Governmental and academic organizations are more capable of resisting the need for quick returns, and can have better luck with a Hart Model approach. Corporate organizations are less capable, especially publically-owned ones, because of the pressures to perform against quarterly or annual P&Ls.

There are, however, Hart Model techniques you can use in any organization. You'll need courage, as all those who refuse to order vanilla every time do. Hart's team broke the unexamined status quo's presumptions, and to do anything particularly successfully, you will have to break the mold.

Why when you acquire young talent that exceeds expectations do you keep them on an "at-will" arrangement?
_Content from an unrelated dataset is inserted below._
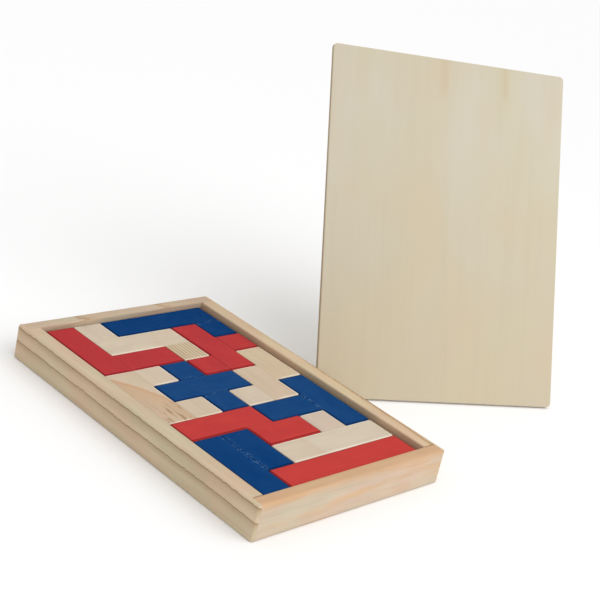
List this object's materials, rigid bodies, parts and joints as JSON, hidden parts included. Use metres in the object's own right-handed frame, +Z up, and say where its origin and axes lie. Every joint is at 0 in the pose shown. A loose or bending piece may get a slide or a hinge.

It reduces the benefit/cost of training and investment in her or him, and means she can walk at a time of her choosing. If you sign your young talent Hart-style, to a contract of specific time, higher than what you are paying this very minute, but lower than the longer-term cost you might have to shell out in a couple of years, you have the assurance of her participation on a long enough horizon to make investment pay for itself many times over. Plus you have the additional asset of certainty that you won't need to replace your contributor for N years, a very valuable addition to the bottom line most accountants can't assess.

And when you've invested in a good long-term plan, do you commit 100% of your resources (human talent, money and time) to execution, or do you keep some in reserve to meet immediate needs and wrinkles? Just as the Hart team was able to deploy talent to acquire things because it had kept it in reserve, your projects and efforts benefit from the ability to move quickly in response to surprises good and bad.